The points are sample means and the standard error tells how the samples were spread. If the functions are forced not to be inlined then the > 4x behavior for N < 10000 disappears. Here we can see a speedup of very close to 4x for normalizing a set of about 20000 vectors. At very large amounts the speedup settles to about 3.4x. As for the reason of the general shape of the curve, anyone is welcome to make a guess. The output between SSE and scalar paths is identical bit to bit.

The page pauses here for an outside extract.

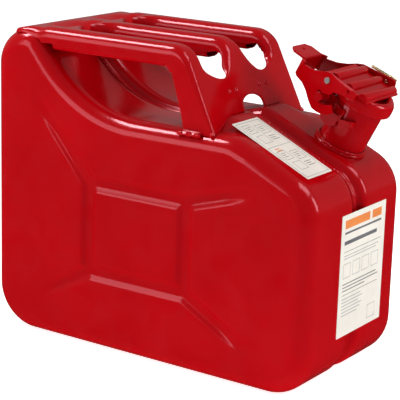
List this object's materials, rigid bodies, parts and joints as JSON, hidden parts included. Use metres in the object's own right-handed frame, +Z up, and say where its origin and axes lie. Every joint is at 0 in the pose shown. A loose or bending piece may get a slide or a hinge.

If normalizing the same data of vectors over and over multiple times the speedup from SSE was about 2.7x-2.2x when number of repetitions is large. The larger speedup applies to data sets smaller than about 20000 and the smaller for larger data sets. This is I believe because the data was moved between memory and registers between each normalization and for some reason this penalizes the SSE implementation more.